_Requirements:_ Find the line that contains "Model this object" in the entries below. Output it and each later line exactly, and nothing else.

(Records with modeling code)
◇ ◇ ◇ ◇
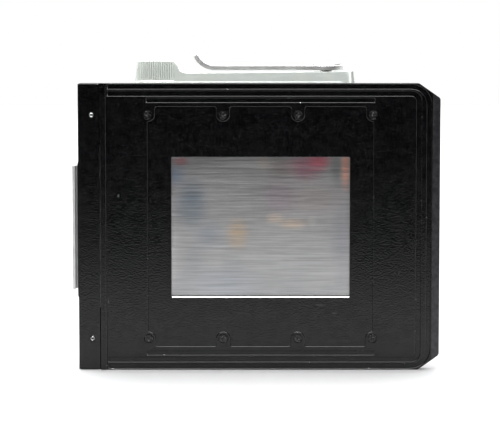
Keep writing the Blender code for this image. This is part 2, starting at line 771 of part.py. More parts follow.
def cover_corner(extra):
    """The far top corner of the gear room's cover, grown by extra."""
    return (ROOM_RIGHT + 0.9 + extra / 2, ROOM_BACK + 0.7 + extra / 2, BODY_HIGH + (1 if extra else 0))


def make_gear_room_cover():
    low = (ROOM_LEFT - 1.1, ROOM_FRONT - 0.6, BODY_HIGH - COVER_T)
    corner = cover_corner(0)
    high = (corner[0] - 0.15, corner[1] - 0.15, BODY_HIGH)
    cover = part("gear_room_cover", box(low, high), BLACKED)
    holes = [rod("Z", (HUB_X, HUB_Y), SHAFT_R + HOLE_GAP, 109, 113, steps=20)]
    holes += [rod("Z", (TAKEUP_X, SPOOL_Y), 1.8, 109, 113, steps=16)]
    holes += [rod("Z", (PAWL_X, PAWL_Y), 1.1, 109, 113, steps=12)]
    holes += [rod("Z", (COUNTER_X, COUNTER_Y), 1.3, 109, 113, steps=12)]
    holes += [rod("Z", spot, 0.9, 109, 113, steps=12) for spot in housing_screw_places()]
    cut(cover, merged(*holes))
    return cover


def make_rear_door():
    """A tray that closes the spool chambers, hinged on the left, with a lip down each side."""
    front = DOOR_SEAT + GAP
    solid = slab("Z", body_plan(front, 0.0), DOOR_LOW, DOOR_HIGH)
    door = part("rear_door", solid, WRINKLE, (HINGE_X, HINGE_Y, MID_Z))
    knuckle_low, knuckle_high = KNUCKLE_LOWS[0] + KNUCKLE_H + GAP, KNUCKLE_LOWS[1] - GAP
    join(door, rod("Z", (HINGE_X, HINGE_Y), KNUCKLE_R, knuckle_low, knuckle_high, steps=20))
    leaf_low = (HINGE_X, front + 0.1, knuckle_low)
    join(door, box(leaf_low, (BODY_LEFT + 0.5, front + 2.2, knuckle_high)))
    hollow = rounded(
        [
            (GATE_X - CHAMBER_HALF_W, front - 1),
            (GATE_X + CHAMBER_HALF_W, front - 1),
            (GATE_X + CHAMBER_HALF_W, BODY_BACK - 2.0),
            (GATE_X - CHAMBER_HALF_W, BODY_BACK - 2.0),
        ],
        [0, 0, 7.0, 7.0],
        6,
    )
    cut(door, slab("Z", hollow, CHAMBER_LOW, CHAMBER_HIGH))
    for side in (-1, 1):
        wall = CHAMBER_HALF_W + 0.5
        outer, inner = CHAMBER_HALF_W - 0.4, CHAMBER_HALF_W - 1.4
        lip = [(wall, front + 2.0), (wall, front + 0.6), (outer, front + 0.6), (outer, front - 1.4)]
        lip += [(inner, front - 1.4), (inner, front + 2.0)]
        lip = [(GATE_X + side * u, v) for u, v in lip]
        join(door, slab("Z", lip, CHAMBER_LOW + 0.4, CHAMBER_HIGH - 0.4))
    cut(door, rod("Z", (HINGE_X, HINGE_Y), HINGE_BORE_R, knuckle_low - 1, knuckle_high + 1, steps=16))
    channel = box((LATCH_X - 2.3, 30.7, 94.6), (LATCH_X + 2.3, 34.3, DOOR_HIGH + 1))
    cut(door, channel)
    cut(door, box((LATCH_X - 1.3, 33, 96.6), (LATCH_X + 1.3, BODY_BACK + 1, DOOR_HIGH + 1)))
    panel = rectangle((GATE_X - 56.3, 24.7), (GATE_X + 56.3, 91.3), 3.3, 3)
    cut(door, slab("Y", panel, BODY_BACK - 0.6, BODY_BACK + 1))
    return door


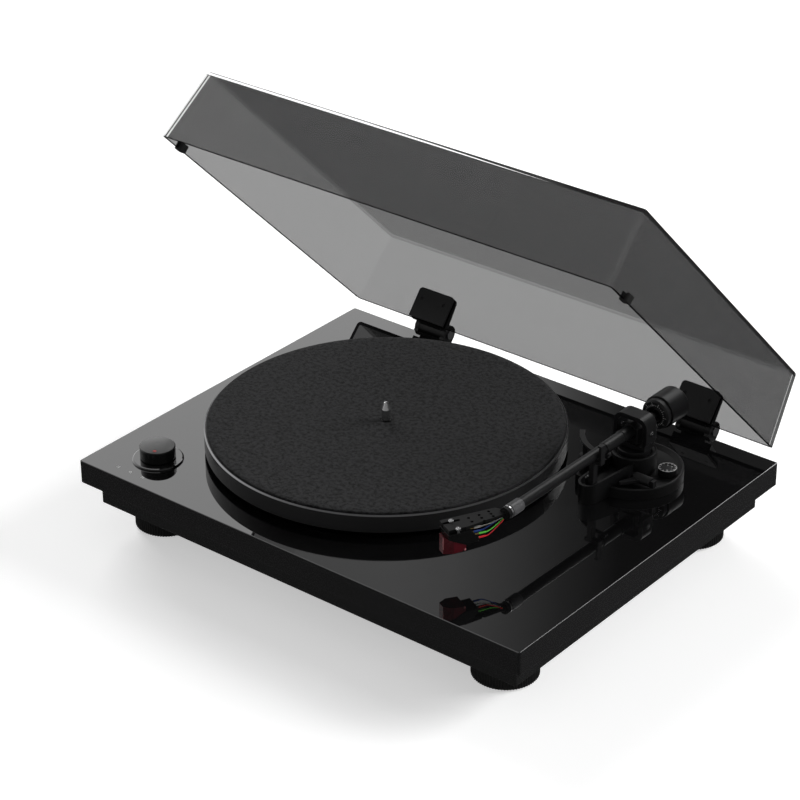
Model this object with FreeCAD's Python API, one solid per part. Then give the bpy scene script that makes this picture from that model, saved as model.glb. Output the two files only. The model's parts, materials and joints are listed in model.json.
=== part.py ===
◇ ◇ ◇ ◇
_Solution to the exercise:_
Model this object with FreeCAD's Python API, one solid per part. Then give the bpy scene script that makes this picture from that model, saved as model.glb. Output the two files only. The model's parts, materials and joints are listed in model.json.
=== part.py ===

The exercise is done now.